Janji yang mengikuti nasihat ini sangat menarik. Ajaran orang tua yang diterima dan dipraktikkan oleh anak tidak dianggap sebagai beban, melainkan sebagai sesuatu yang indah dan berharga. Ungkapan "hiasan kepermaian bagi kepalamu" dan "kalung bagi lehermu" adalah metafora yang kuat.
Sebuah hiasan di kepala menyimbolkan kehormatan, otoritas, dan pengakuan. Ini menunjukkan bahwa hidup sesuai dengan ajaran orang tua akan membawa reputasi yang baik dan keunggulan di mata orang lain. Sebaliknya, mengabaikan ajaran dapat membawa aib atau kehinaan. Sebuah kalung di leher melambangkan keindahan, martabat, dan identitas. Itu adalah sesuatu yang dikenakan dengan bangga dan menambah nilai pada penampilan seseorang. Dalam hal ini, kebijaksanaan yang diperoleh dari ajaran orang tua akan memperindah karakter seseorang dan menjadikannya pribadi yang berharga.
Lebih dari sekadar penampilan luar, metafora ini juga berbicara tentang identitas batin dan karakter.
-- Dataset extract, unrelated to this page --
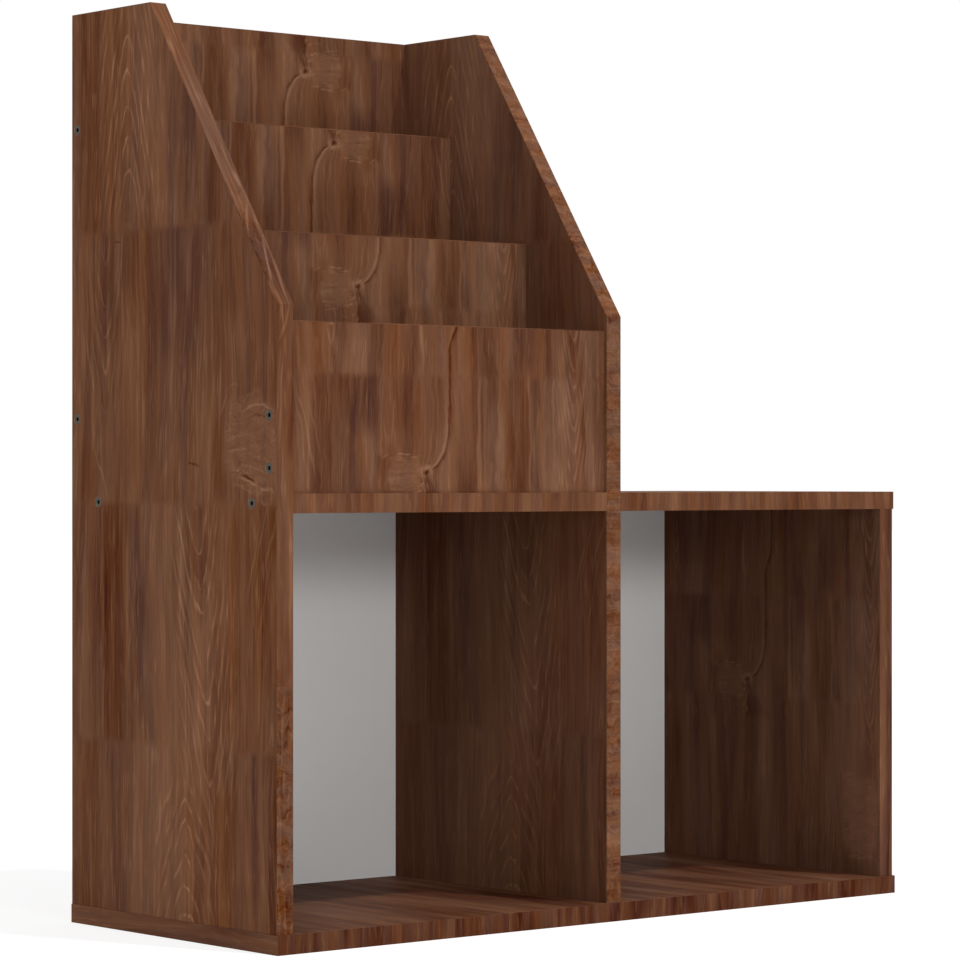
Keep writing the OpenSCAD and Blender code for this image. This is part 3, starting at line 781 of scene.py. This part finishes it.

Kebijaksanaan yang tertanam dalam diri seseorang akan menjadi sumber keindahan yang abadi, memancar dari dalam. Itu akan membimbing setiap keputusan, setiap perkataan, dan setiap tindakan, membentuk pribadi yang disegani dan dikasihi.
Amsal 1 ayat 8-9 mengingatkan kita bahwa hubungan orang tua-anak adalah salah satu arena utama di mana nilai-nilai kehidupan ditransmisikan. Di tengah kompleksitas dunia modern, di mana informasi datang dari berbagai sumber yang seringkali bertentangan, peran bimbingan orang tua menjadi semakin vital. Ajaran yang didasarkan pada prinsip-prinsip moral yang kuat dan etika yang sehat akan menjadi jangkar bagi anak-anak, membantu mereka menavigasi tantangan hidup dengan bijak dan integritas.
Oleh karena itu, ayat-ayat ini tidak hanya merupakan instruksi bagi anak untuk mendengarkan, tetapi juga pengingat bagi orang tua untuk memberikan ajaran yang bijak dan penuh kasih. Ketika ajaran orang tua diterima dengan hati yang terbuka, ia akan menjadi sumber kebijaksanaan yang tak ternilai, memperindah kehidupan anak dan menuntun mereka menuju masa depan yang penuh makna dan kehormatan.